If interest costs are rising, the pressure on profits is inevitable.

Interestingly, an increase in the relative volume of debt does not seem to be prime factor responsible for the rise in the interest burden.

In fact, the ratio of outstanding loans to the gross value of output, which stood at 18.4 per cent in 2005-06 and 16.4 per cent in 2007-08, fell further to 16 per cent by 2011-12.

What has changed is that interest paid as a ratio of outstanding loans rose from 9.5 per cent in 2005-06 to 11.3 per cent in 2007-08 and as much as 13.05 per cent in 20011-12.

That is, rising “average” interest rates, along with deteriorating economic conditions, seem to underlie the profits squeeze.

One reason why interest rates, and therefore the interest burden, have risen is the periodic effort of the Reserve Bank of India to combat persisting inflation with a hike in the reference rates (the repo and the reverse repo).

The rate impact

This obviously impacts on the overall structure of interest rates. The repo rate had been raised from 4.75 per cent at the end of 2009 to 8.5 per cent at the end of 2011.

To the extent that this increase in the administered interest rate filtered its way to actual lending rates, it must have contributed to the larger interest bill that shaved off a part of profits.

Thus, corporate opposition to the high interest rate regime is not only because of the adverse effect it has on debt financed household consumption and investment, and therefore on industrial demand, but because of the direct impact it has on corporate profitability.

A second factor increasing the interest burden that weighs down corporate profitability is a rise in the interest in rupees paid on foreign debt incurred by Indian business.

Repeated relaxation of the ceiling on aggregate external commercial borrowing and liberalisation of restrictions on what individual corporations can borrow abroad had encouraged Indian business to substitute high cost domestic debt with external debt that could be accessed at much lower interest rates.

The net result was that the stock of external commercial borrowing debt rose from $26.4 billion at the end of March 2006 to $104.8 billion at the end of March 2012.

One factor that those engaging in this external borrowing binge obviously ignored was the exchange rate risk involved.

Exchanging blow

In recent times, the India rupee has indeed depreciated quite significantly, which would have increased the rupee value of the interest due on external debt.

Between March 2005 and March 2012 the value of the rupee fell from ₹43.69 to the dollar to 50.32 to the dollar, or by 15 per cent.

This too must have had the effect of raising the corporate sector’s interest burden during difficult times, squeezing corporate profits.

The evidence from the Annual Survey of Industries that the interest burden has been rising and squeezing the profitability of corporates is of significance.
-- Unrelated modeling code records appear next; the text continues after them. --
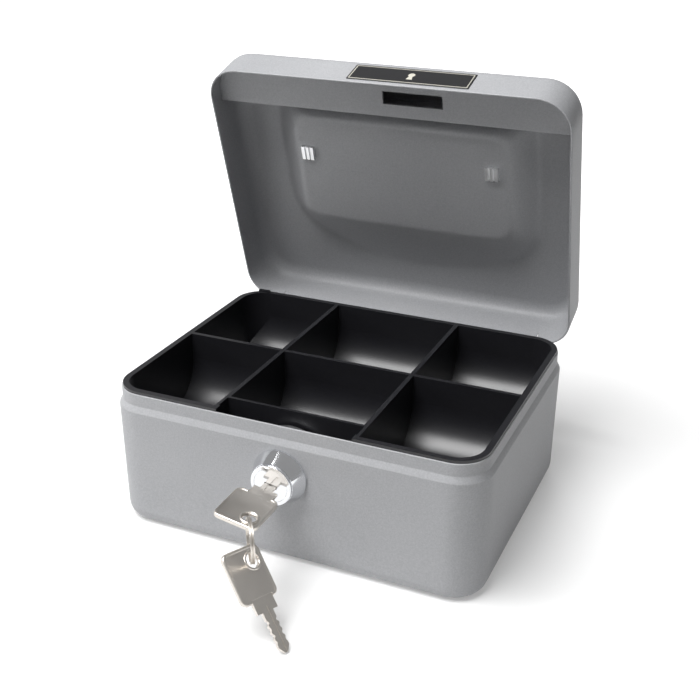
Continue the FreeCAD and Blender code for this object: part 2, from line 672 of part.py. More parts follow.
def cam_screw():
    seat = CAM_LOW_Y + CAM_THICKNESS
    head = rod_y(LOCK_X, LOCK_Z, SCREW_HEAD_RADIUS, seat, seat + SCREW_HEAD_THICKNESS)
    shank = rod_y(LOCK_X, LOCK_Z, SCREW_RADIUS, PLUG_END_Y - 0.3, seat + 0.5)
    drive = box((LOCK_X - 0.4, seat + 0.5, LOCK_Z - 3.2), (LOCK_X + 0.4, seat + 1.5, LOCK_Z + 3.2))
    return head.fuse(shank).removeSplitter().cut(drive)


nodes["cam_screw"] = cam_screw()


# ---- keys: steel blade clamped in a folded sheet bow -------------------------------------------
# Key frame: u across, v along the blade towards the tip, w out of the smooth face.
def key_blade():
    root = KEY_ROOT_HALF_WIDTH
    half = BLADE_HALF_WIDTH
    right = [Vector(half, KEY_SHOULDER, 0)]
    for i, depth in enumerate(KEY_BITE_DEPTHS):
        start = KEY_FIRST_BITE + i * KEY_BITE_PITCH
        right.append(Vector(half, start, 0))
        right.append(Vector(half - depth, start + 0.5, 0))
        right.append(Vector(half - depth, start + 1.2, 0))
        right.append(Vector(half, start + 1.7, 0))
    right.append(Vector(half, KEY_TIP - 2.2, 0))
    left = [Vector(-p.x, p.y, 0) for p in reversed(right)]
    points = [Vector(root, KEY_ROOT_FAR, 0), Vector(root, KEY_SHOULDER, 0), *right,
              Vector(0.6, KEY_TIP, 0), Vector(-0.6, KEY_TIP, 0), *left,
              Vector(-root, KEY_SHOULDER, 0), Vector(-root, KEY_ROOT_FAR, 0)]
    thickness = BLADE_THICKNESS
    blade = polygon(points).extrude(Vector(0, 0, thickness))
    blade.translate(Vector(0, 0, -thickness / 2))
    for face in (-1, 1):
        middle = face * thickness / 2
        low = (-KEY_GROOVE_HALF_WIDTH, KEY_SHOULDER - 1.8, middle - KEY_GROOVE_DEPTH)
        groove = box(low, (KEY_GROOVE_HALF_WIDTH, KEY_TIP + 1, middle + KEY_GROOVE_DEPTH))
        blade = blade.cut(groove)
    return blade


def key_bow():
    half_u = (BOW_RIGHT - BOW_LEFT) / 2
    half_v = (BOW_NEAR - BOW_FAR) / 2
    centre = ((BOW_RIGHT + BOW_LEFT) / 2, (BOW_NEAR + BOW_FAR) / 2)
    half_t = KEY_THICKNESS / 2
    bow = prism(half_u, half_v, BOW_CORNER, -half_t, half_t, centre)
    bow = bow.makeFillet(KEY_EDGE_ROUND, edges_at(bow, half_t) + edges_at(bow, -half_t))
    pocket_half = KEY_ROOT_HALF_WIDTH + FIT
    pocket_t = BLADE_THICKNESS / 2 + 0.01
    pocket = box((-pocket_half, KEY_ROOT_FAR - 0.05, -pocket_t), (pocket_half, BOW_NEAR + 1, pocket_t))
    notch = box((-pocket_half, BOW_NEAR - 1.2, -5), (pocket_half, BOW_NEAR + 1, 5))
    hole = Part.makeCylinder(KEY_HOLE_RADIUS, 10, Vector(KEY_HOLE_U, KEY_HOLE_V, -5))
    return bow.cut([pocket, notch, hole])


def placed(shape, origin, u, v):
    """Move a key-frame shape to its origin with the given u and v directions."""
    w = u.cross(v)
    matrix = FreeCAD.Matrix(u.x, v.x, w.x, origin.x, u.y, v.y, w.y, origin.y,
                            u.z, v.z, w.z, origin.z, 0, 0, 0, 1)
    return shape.transformed(matrix)


def place_key(number, origin, u, v):
    nodes[f"key_blade_{number}"] = placed(key_blade(), origin, u, v)
    nodes[f"key_bow_{number}"] = placed(key_bow(), origin, u, v)


roll = math.radians(KEY_1_ROLL)
place_key(1, Vector(LOCK_X, KEY_1_Y, LOCK_Z), Vector(math.cos(roll), 0, math.sin(roll)), Y_AXIS)


# The second key hangs on the ring and leans with its tip on the floor.
heading = math.radians(KEY_2_HEADING)
pitch_down = math.asin((KEY_2_HOLE.z - KEY_TIP_HEIGHT) / (KEY_TIP - KEY_HOLE_V))
key_2_v = Vector(math.cos(heading) * math.cos(pitch_down), math.sin(heading) * math.cos(pitch_down),
                 -math.sin(pitch_down))
level = Vector(-math.sin(heading), math.cos(heading), 0)
upward = key_2_v.cross(level)
if upward.z < 0:
    upward = -upward
tilt = math.radians(KEY_2_ROLL)
key_2_u = level * math.cos(tilt) + upward * math.sin(tilt)
key_2_origin = KEY_2_HOLE - key_2_u * KEY_HOLE_U - key_2_v * KEY_HOLE_V
place_key(2, key_2_origin, key_2_u, key_2_v)


# ---- split ring: two flat coils side by side ------------------------------------------------------
def split_ring():
    half = RING_BAND / 2
    inner = RING_RADIUS - RING_RADIAL / 2
    outer = RING_RADIUS + RING_RADIAL / 2
    groove = 0.12
    points = [Vector(inner, 0, -half), Vector(outer, 0, -half), Vector(outer, 0, -groove),
              Vector(outer - 0.2, 0, 0), Vector(outer, 0, groove), Vector(outer, 0, half),
              Vector(inner, 0, half)]
    ring = polygon(points).revolve(Vector(0, 0, 0), Z_AXIS, 360)
    toward = Vector(math.cos(math.radians(RING_HEADING)), math.sin(math.radians(RING_HEADING)), 0)
    return placed(ring, RING_CENTRE, toward, Z_AXIS)


nodes["split_ring"] = split_ring()


# ---- export --------------------------------------------------------------------------------------
os.makedirs("parts", exist_ok=True)
for name, shape in nodes.items():
    shape.exportStep(f"parts/{name}.step")
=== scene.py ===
import json
import math

import bmesh
import bpy
from mathutils import Matrix, Vector


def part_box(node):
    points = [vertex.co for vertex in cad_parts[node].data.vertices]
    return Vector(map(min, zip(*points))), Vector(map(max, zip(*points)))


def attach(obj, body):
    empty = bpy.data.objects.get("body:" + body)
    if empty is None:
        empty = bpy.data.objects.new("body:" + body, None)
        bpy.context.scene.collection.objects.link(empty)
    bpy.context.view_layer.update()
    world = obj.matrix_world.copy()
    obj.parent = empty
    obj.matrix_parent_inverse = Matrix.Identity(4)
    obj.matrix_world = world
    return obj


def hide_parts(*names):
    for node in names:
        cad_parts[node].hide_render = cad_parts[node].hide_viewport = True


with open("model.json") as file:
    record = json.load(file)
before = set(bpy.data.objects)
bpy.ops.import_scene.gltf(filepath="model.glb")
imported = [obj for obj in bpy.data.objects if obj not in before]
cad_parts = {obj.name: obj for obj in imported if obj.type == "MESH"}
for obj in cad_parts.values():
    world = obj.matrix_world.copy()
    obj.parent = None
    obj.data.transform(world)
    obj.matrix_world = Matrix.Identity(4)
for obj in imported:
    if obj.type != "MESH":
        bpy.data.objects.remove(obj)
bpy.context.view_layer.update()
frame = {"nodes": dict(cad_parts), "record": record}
NODES = frame["nodes"]
scene = bpy.context.scene
MM = 0.001


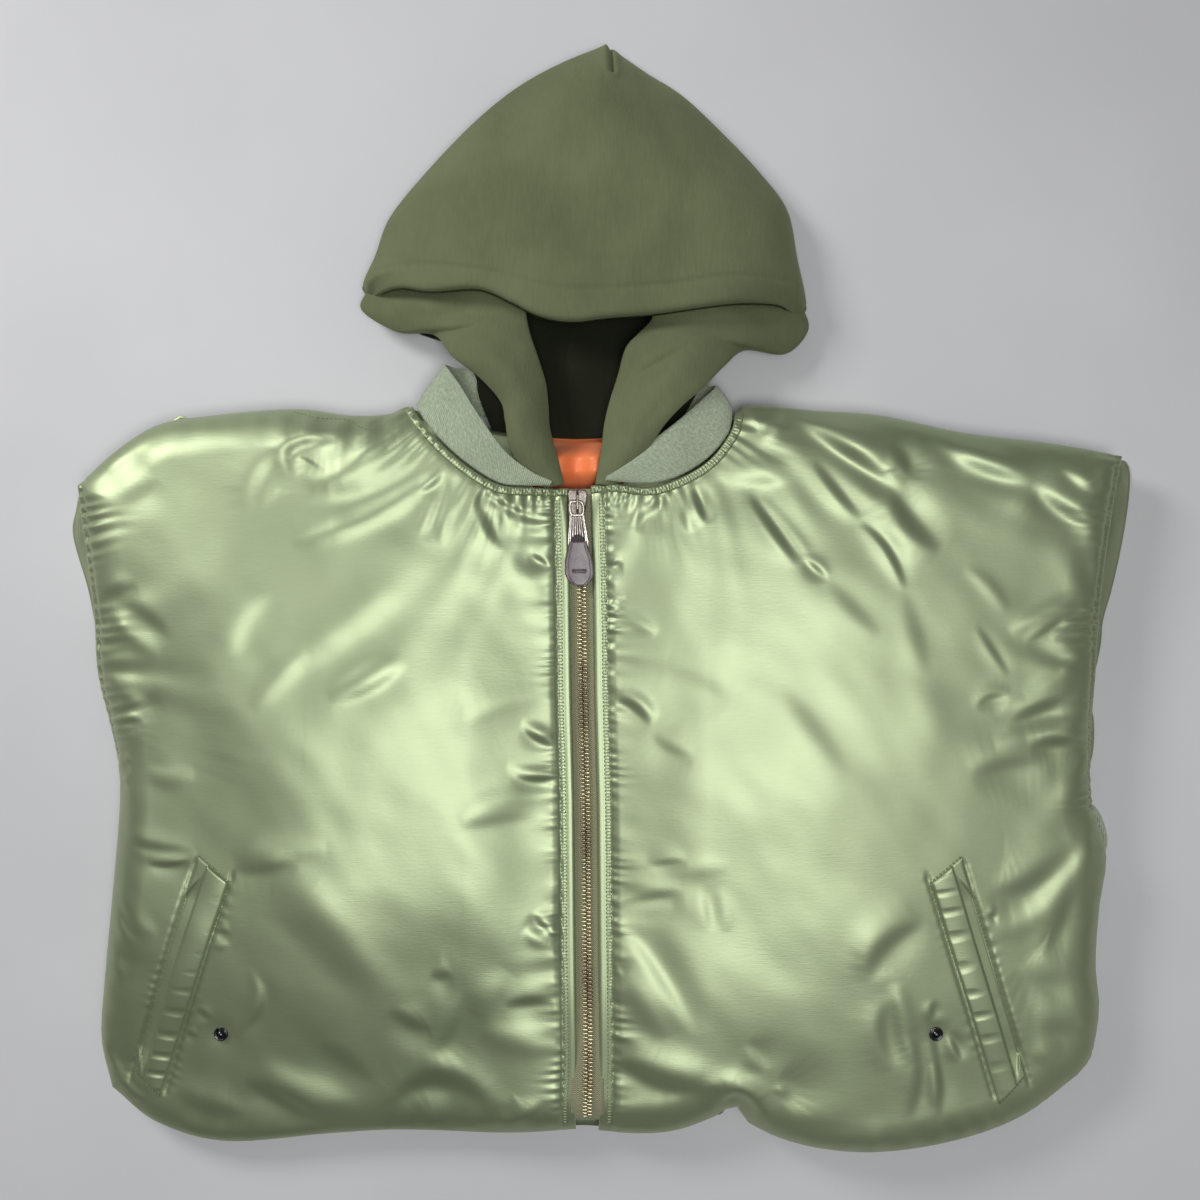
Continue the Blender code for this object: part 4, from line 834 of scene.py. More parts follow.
def collar_band():
    """The band from tip to tip: straight from the sewn to the free edge, with a soft swell between."""
    rows = through(COLLAR, steps(420))
    width = steps(22, 0.3, 0.3)[:, None]
    middle = rows[:, None, :3] * (1 - width) + rows[:, None, 3:] * width
    along = np.gradient(middle, axis=0)
    outward = unit(np.cross(rows[:, None, 3:] - rows[:, None, :3], along))
    swell = np.sin(np.pi * np.clip(width, 0.0, 1.0)) ** 0.45
    half = COLLAR_WALL / 2 * (0.3 + 0.7 * swell)
    wave = np.sin(np.linspace(0, 60, len(rows)))[:, None, None]
    middle = middle + outward * 0.8 * np.sin(np.pi * width) * wave
    return shell("collar_band", np.swapaxes(middle + outward * half, 0, 1),
                 np.swapaxes(middle - outward * half, 0, 1), RIB_KNIT, 2)


collar = collar_band()
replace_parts(collar, "collar_rib")


def leftward(line):
    """Unit directions in plan to the left of a line as it is walked."""
    run = unit(np.gradient(line, axis=0))
    return np.stack([-run[:, 1], run[:, 0]], axis=-1)


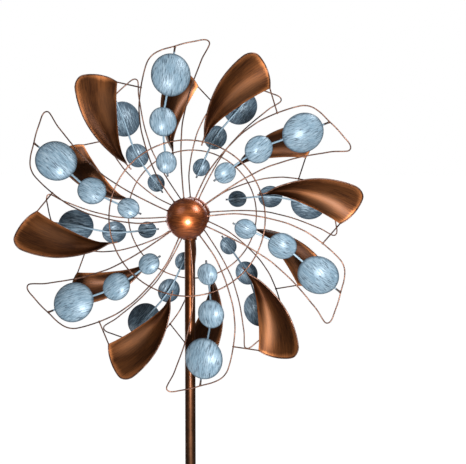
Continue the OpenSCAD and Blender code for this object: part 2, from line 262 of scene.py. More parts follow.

This is because even since then, interest rates continue to remain high in the Indian market.

Industrial growth has slowed to 2.9 and 1.1 per cent in 2011-12 and 2012-13, external commercial borrowing has increased by $32.5 billion from $88.5 billion to $120.9 billion over the two years ending March 2013, and the rupee has depreciated by around 33 per cent since March 2011.

This suggests that matters would have only got worse, squeezing corporate profitability further and making the debt burden too large for at least some firms to service.

That is one more form in which the process of financial liberalisation and shift to a debt-driven investment and growth strategy is threatening a growth story that has already gone sour.